All the talk about what a potential CFPA will look like or how it will actually function in the real world is incredibly vague. The plan seems to be 1. “Establish agency with benevolent and positive sounding name”. 2. ?????? 3. Consumers don’t get ripped off by banks as much!

Specifically on the issue of payday lending, how will a protection agency help? Because the most likely suggestion, limiting APRs or rates charged, is extremely unlikely to be to the benefit of those who use these shops- in fact it will probably hurt them by reducing their access to credit, since lenders are likely to stop lending.
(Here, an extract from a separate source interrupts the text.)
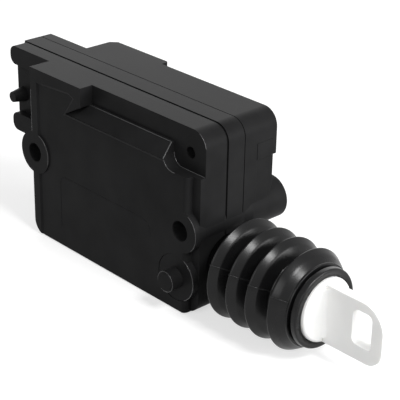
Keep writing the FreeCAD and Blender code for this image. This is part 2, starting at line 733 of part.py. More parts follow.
bellows = new_piece("bellows", y="rod_y", z="rod_z")
crest = number("bellows_crest_radius - bellows_wall / 2")
valley = number("bellows_valley_radius")
first = number("bellows_first_crest")
pitch = number("bellows_pitch")
neck = number("collar_radius + clearance + bellows_wall / 2")
lip_start = number("lip_groove_left + clearance")
path = [(number("case_length + 2 * clearance"), neck), (number("case_length + collar_length"), neck)]
folds = int(number("bellows_folds"))
for fold in range(folds):
    path.append((first + fold * pitch, crest))
    if fold + 1 < folds:
        path.append((first + (fold + 0.5) * pitch, valley))
path.append((lip_start - 0.6, number("head_radius + 1.2")))
path.append((number("lip_groove_left + lip_groove_width + 0.6"), number("head_radius + 1.2")))
path = [FreeCAD.Vector(x, radius, 0) for x, radius in path]
half_wall = number("bellows_wall / 2")
outside = flattened(shifted(path, half_wall), number("bellows_crest_land"))
inside = shifted(path, -half_wall)
inside = [Part.LineSegment(a, b) for a, b in zip(inside, inside[1:])]
ends = [Part.LineSegment(outside[0].StartPoint, inside[0].StartPoint),
        Part.LineSegment(outside[-1].EndPoint, inside[-1].EndPoint)]
section = new_sketch(bellows, "bellows_section", "XY", "0")
drawn(outside + inside + ends)(section)
spun = bellows.newObject("PartDesign::Revolution", "bellows_wall")
spun.Profile = section
spun.ReferenceAxis = (section, ["H_Axis"])
spun.Angle = 360
ring_start = "lip_groove_left + clearance"
ring_end = "lip_groove_left + lip_groove_width - clearance"
lip_ring = new_sketch(bellows, "lip_section", "XY", "0")
rectangle(ring_start, "head_radius - lip_groove_depth + clearance", ring_end, "head_radius + 1.2")(lip_ring)
front_ring = new_sketch(bellows, "lip_ring_section", "XY", "0")
rectangle("lip_groove_left + lip_groove_width + clearance", "head_radius + clearance", "lip_ring_end",
          "lip_ring_radius")(front_ring)
for name, profile in (("bellows_lip", lip_ring), ("lip_front_ring", front_ring)):
    ring = bellows.newObject("PartDesign::Revolution", name)
    ring.Profile = profile
    ring.ReferenceAxis = (profile, ["H_Axis"])
    ring.Angle = 360

# rubber stops for the ends of the rod's travel

outer_stop = new_piece("outer_stop")
add(outer_stop, "ring", "YZ", f"{link_right} + travel_out + clearance", "case_length - wall",
    circle("rod_y", "rod_z", "bush_radius - 0.6"))
cut(outer_stop, "bore", "YZ", link_right, "case_length", circle("rod_y", "rod_z", "rod_radius + clearance"))

inner_stop = new_piece("inner_stop")
add(inner_stop, "pad", "XZ", "rack_back", "rack_back + 3",
    rectangle("wall", "wall", "rack_left - travel_in - clearance", "rack_top - 1"))

# gears, drawn about their own axes


def tooth(module, teeth, angle):
    """one involute tooth of a gear centred on the sketch's origin, pointing along an angle"""
    pressure = math.radians(number("pressure_angle"))
    pitch_radius = module * teeth / 2
    base_radius = pitch_radius * math.cos(pressure)
    tip_radius = pitch_radius + number("addendum") * module
    root_radius = pitch_radius - number("dedendum") * module
    half = (math.pi * module / 2 - number("tooth_play")) / (2 * pitch_radius)
    spread = half + math.tan(pressure) - pressure
    flank = [(root_radius - 0.2 * module, spread)]
    start = max(base_radius, root_radius)
    steps = 3
    for i in range(steps + 1):
        radius = start + (tip_radius - start) * i / steps
        turn = math.acos(min(1, base_radius / radius))
        flank.append((radius, spread - math.tan(turn) + turn))
    upper = [(radius, angle + width) for radius, width in flank]
    lower = [(radius, angle - width) for radius, width in reversed(flank)]
    spots = [FreeCAD.Vector(r * math.cos(a), r * math.sin(a), 0) for r, a in upper + lower]
    return [Part.LineSegment(a, b) for a, b in zip(spots, spots[1:] + spots[:1])]


def toothed_ring(body, name, bottom, top, module, teeth, angle):
    """root cylinder with its teeth: module and teeth are names of sizes"""
    add(body, name + "_root", "XY", bottom, top, circle("0", "0", f"{module} * ({teeth} / 2 - dedendum)"))
    first_tooth = add(body, name + "_tooth", "XY", bottom, top,
                      drawn(tooth(number(module), number(teeth), angle)))
    doc.recompute()
    ring = body.newObject("PartDesign::PolarPattern", name + "_teeth")
    ring.Originals = [first_tooth]
    ring.Axis = (first_tooth.Profile[0], ["N_Axis"])
    ring.Angle = 360
    bind(ring, "Occurrences", teeth)
    body.Tip = ring


gear = new_piece("reduction_gear", x="gear_x", y="gear_y")
toothed_ring(gear, "rack_pinion", "rack_bottom", "spur_bottom + 0.2", "rack_module", "rack_pinion_teeth",
             -math.pi / 2)
toothed_ring(gear, "spur", "spur_bottom", spur_top, "spur_module", "spur_teeth", math.pi)
add(gear, "hub", "XY", spur_top, "plate_bottom - clearance", circle("0", "0", "hub_radius"))
cut(gear, "web", "XY", f"{spur_top} + 1", f"{spur_top} - web_depth",
    circle("0", "0", "spur_module * spur_teeth / 2 - 2"), circle("0", "0", "hub_radius + 1"))
cut(gear, "bore", "XY", "rack_bottom - 1", "plate_bottom", circle("0", "0", "axle_radius + running_gap"))

axle = new_piece("gear_axle", x="gear_x", y="gear_y")
add(axle, "pin", "XY", "axle_bottom", "plate_bottom + plate_thickness", circle("0", "0", "axle_radius"))

pinion = new_piece("motor_pinion", x=motor_x, y="gear_y")
toothed_ring(pinion, "pinion", "spur_bottom - 0.3", "spur_bottom + spur_width + 0.5", "spur_module",
             "pinion_teeth", math.pi / 12)
add(pinion, "collar", "XY", "spur_bottom + spur_width + 0.5", "plate_bottom - motor_boss_length + 0.7",
    circle("0", "0", "2 * motor_shaft_radius"))
cut(pinion, "bore", "XY", "spur_bottom - 1", "plate_bottom", circle("0", "0", "motor_shaft_radius"))

# carrier plate, which the motor stands on and the axle ends in

plate = new_piece("carrier_plate")
add(plate, "plate", "XY", "plate_bottom", plate_top,
    outline(("plate_left", "field_depth + wall + clearance", "2"),
            ("plate_right", "field_depth + wall + clearance", "2"),
            ("plate_right", "inside_rear - clearance", "2"),
            ("plate_left", "inside_rear - clearance", "2")))
cut(plate, "motor_opening", "XY", "plate_bottom - 1", "plate_bottom + 3",
    circle(motor_x, "gear_y", "motor_boss_radius"))
cut(plate, "axle_opening", "XY", "plate_bottom - 1", "plate_bottom + 3",
    circle("gear_x", "gear_y", "axle_radius"))

# motor, about its own shaft


def motor_outline(inset):
    half_width = f"motor_width / 2 - {inset}"
    half_depth = f"motor_depth / 2 - {inset}"
    corner = f"motor_corner - {inset}"
    return outline((f"{inset} - motor_width / 2", f"{inset} - motor_depth / 2", corner),
                   (half_width, f"{inset} - motor_depth / 2", corner),
                   (half_width, half_depth, corner),
                   (f"{inset} - motor_width / 2", half_depth, corner))


can = new_piece("motor_can", x=motor_x, y="gear_y")
add(can, "can", "XY", plate_top, can_top, motor_outline("0"))
add(can, "bearing_boss", "XY", plate_top, f"{plate_top} - motor_boss_length", circle("0", "0", "motor_boss_radius"))
cut(can, "inside", "XY", f"{can_top} + 1", f"{plate_top} + can_wall", motor_outline("can_wall"))
cut(can, "shaft_bore", "XY", "plate_bottom - motor_boss_length", can_top,
    circle("0", "0", "motor_shaft_radius + running_gap"))

cap = new_piece("motor_end_cap", x=motor_x, y="gear_y")
add(cap, "cap", "XY", can_top, cap_top, motor_outline("0.2"))
add(cap, "bearing", "XY", cap_top, f"{cap_top} + 1", circle("0", "0", "motor_boss_radius"))
cut(cap, "shaft_bore", "XY", f"{can_top} - 1", f"{cap_top} + 2",
    circle("0", "0", "motor_shaft_radius + running_gap"))

for side, heading in (("left", math.pi), ("right", 0)):
    magnet = new_piece("magnet_" + side, x=motor_x, y="gear_y")
    inner, outer = number("armature_radius + 0.4"), number("motor_width / 2 - can_wall - 0.2")
    half = math.radians(number("magnet_half_angle"))
    spots = [[FreeCAD.Vector(r * math.cos(heading + a), r * math.sin(heading + a), 0) for a in (-half, 0, half)]
             for r in (inner, outer)]
    edges = [Part.Arc(*spots[0]), Part.Arc(*spots[1]), Part.LineSegment(spots[0][0], spots[1][0]),
             Part.LineSegment(spots[0][2], spots[1][2])]
    add(magnet, "magnet_" + side + "_arc", "XY", f"{plate_top} + can_wall", f"{plate_top} + magnet_length",
        drawn(edges))

armature = new_piece("armature", x=motor_x, y="gear_y")
add(armature, "core", "XY", "armature_bottom", "armature_bottom + armature_length",
    circle("0", "0", "armature_radius"))
slot = cut(armature, "slot", "XY", "armature_bottom - 1", "armature_bottom + armature_length + 1",
           rectangle("armature_radius - 2.6", "-0.6", "armature_radius + 1", "0.6"))
slots = armature.newObject("PartDesign::PolarPattern", "slots")
slots.Originals = [slot]
slots.Axis = (slot.Profile[0], ["N_Axis"])
slots.Angle = 360
slots.Occurrences = 3
armature.Tip = slots
cut(armature, "bore", "XY", "armature_bottom - 1", "armature_bottom + armature_length + 1",
    circle("0", "0", "motor_shaft_radius"))

commutator = new_piece("commutator", x=motor_x, y="gear_y")
add(commutator, "drum", "XY", "armature_bottom + armature_length + 0.5",
    "armature_bottom + armature_length + 3.5", circle("0", "0", "commutator_radius"))
cut(commutator, "bore", "XY", "armature_bottom", "armature_bottom + armature_length + 4",
    circle("0", "0", "motor_shaft_radius"))

shaft = new_piece("motor_shaft", x=motor_x, y="gear_y")
add(shaft, "shaft", "XY", "spur_bottom - 0.3", f"{cap_top} + 1.2", circle("0", "0", "motor_shaft_radius"))

pad = new_piece("motor_pad", x=motor_x, y="gear_y")
add(pad, "pad", "XY", cap_top, "case_height - wall", rectangle("-4", "-6.4", "4", "2.6"))
cut(pad, "opening", "XY", "case_height", can_top, circle("0", "0", "motor_boss_radius + 0.3"))

# plug blades with the strips that lead to the motor

for name, level, y0, y1, end_x in (
        ("upper_terminal", "upper_blade_z", "blade_y - 3", "blade_y", f"{motor_x} - motor_tab_offset + 1.4"),
        ("lower_terminal", "lower_blade_z", "blade_y + 2", "blade_y + 5", f"{motor_x} + motor_tab_offset")):
    terminal = new_piece(name)
    thick = "blade_thickness"
    foot, head = f"{level} - blade_height / 2", f"{level} + blade_height / 2"
    strip_top = f"{tab_top} + {thick}"
    add(terminal, name + "_blade", "YZ", "-blade_reach", "strip_x + 0.1",
        rectangle(f"blade_y - {thick} / 2", foot, f"blade_y + {thick} / 2", head))
    near, far = (y0, f"blade_y + {thick} / 2") if name == "upper_terminal" else (f"blade_y - {thick} / 2", y1)
    add(terminal, name + "_foot", "YZ", "strip_x", f"strip_x + {thick}", rectangle(near, foot, far, head))
    add(terminal, name + "_riser", "YZ", "strip_x", f"strip_x + {thick}", rectangle(y0, foot, y1, strip_top))
    add(terminal, name + "_arm", "XY", tab_top, strip_top, rectangle("strip_x", y0, end_x, y1))

for side, x, y in (("left", f"{motor_x} - motor_tab_offset", "blade_y - 1.5"),
                   ("right", f"{motor_x} + motor_tab_offset - 1.2", "blade_y + 3.5")):
    tab_piece = new_piece("motor_tab_" + side, x=x, y=y)
    add(tab_piece, "tab_" + side, "XY", cap_top, tab_top,
        rectangle("-motor_tab_width / 2", "-blade_thickness / 2", "motor_tab_width / 2", "blade_thickness / 2"))

# every piece has to be sound before any is written

doc.recompute()
failed = [item.Name for item in doc.Objects if "Invalid" in item.State or "Error" in item.State]
if failed:
    raise RuntimeError(f"failed features: {failed}")
bodies = doc.findObjects("PartDesign::Body")
for body in bodies:
    if body.Shape.isNull() or not body.Shape.isValid() or len(body.Shape.Solids) != 1:
        raise RuntimeError(f"{body.Label} is not one sound solid")
os.makedirs("parts", exist_ok=True)
for body in bodies:
    body.Shape.exportStep(f"parts/{body.Label}.step")
    print(body.Label, round(body.Shape.Volume), "cubic mm")
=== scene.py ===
import bmesh
import bpy
import json
import math
from mathutils import Matrix, Vector


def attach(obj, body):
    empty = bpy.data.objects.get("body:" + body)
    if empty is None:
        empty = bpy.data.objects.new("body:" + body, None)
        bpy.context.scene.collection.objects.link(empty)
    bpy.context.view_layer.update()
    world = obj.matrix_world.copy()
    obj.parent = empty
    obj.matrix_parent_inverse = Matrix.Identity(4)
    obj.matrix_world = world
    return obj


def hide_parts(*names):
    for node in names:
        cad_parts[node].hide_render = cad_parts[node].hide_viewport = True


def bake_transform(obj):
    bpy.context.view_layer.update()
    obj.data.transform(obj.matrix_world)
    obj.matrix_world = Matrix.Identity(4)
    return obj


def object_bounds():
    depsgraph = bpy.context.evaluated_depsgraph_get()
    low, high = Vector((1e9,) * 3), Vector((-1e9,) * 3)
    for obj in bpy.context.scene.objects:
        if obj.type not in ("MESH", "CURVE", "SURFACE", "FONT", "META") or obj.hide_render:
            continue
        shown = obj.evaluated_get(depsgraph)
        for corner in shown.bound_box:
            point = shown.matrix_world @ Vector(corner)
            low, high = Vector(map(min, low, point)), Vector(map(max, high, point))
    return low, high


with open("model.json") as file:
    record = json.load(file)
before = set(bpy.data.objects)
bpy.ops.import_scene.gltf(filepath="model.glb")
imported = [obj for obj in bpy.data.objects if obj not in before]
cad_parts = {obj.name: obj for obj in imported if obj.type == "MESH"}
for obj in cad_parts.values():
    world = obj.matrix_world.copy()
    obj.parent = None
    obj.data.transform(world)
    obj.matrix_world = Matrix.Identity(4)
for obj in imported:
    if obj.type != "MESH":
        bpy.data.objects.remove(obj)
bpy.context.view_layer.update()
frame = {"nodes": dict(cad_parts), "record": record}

mm = 0.001
bpy.context.scene.view_settings.view_transform = "Standard"


def addObject(name, data):
    made = bpy.data.objects.new(name, data)
    bpy.context.scene.collection.objects.link(made)
    return made


def meshFrom(bm, name):
    mesh = bpy.data.meshes.new(name)
    bm.to_mesh(mesh)
    bm.free()
    return mesh


# Camera at the photograph's place

photoView = {
    "azimuth": 46.556,       # degrees round to the right of straight on
    "elevation": 25.703,     # degrees above the level
    "roll": 1.178,           # degrees
    "lens": 121.146,         # mm
    "sensor": 36,            # mm
    "nearest": 0.01,         # m
    "place": (221.978, -203.446, 153.744),   # mm from the fixing hole
}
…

As for “making the terms of the loan clearer” or something along those lines, that doesn’t seem that helpful. While I’m sure people do sign agreements with clauses they don’t fully understand, and it would be an improvement if this didn’t happen, this is not the root of the problem- the root of the problem is that serving the “unbanked” requires high interest rates for it to be profitable, and a CFPA doesn’t address that.

So how exactly will a CFPA help these people? You have to establish that it can successfully accomplish this, and that weakening the agency will actually make a difference. I haven’t seen that anywhere, like I said the arguments behind a “strong” CFPA are incredibly vague and no one (particularly the authors of the legislation) seem to have a good answer, or at least I haven’t seen it.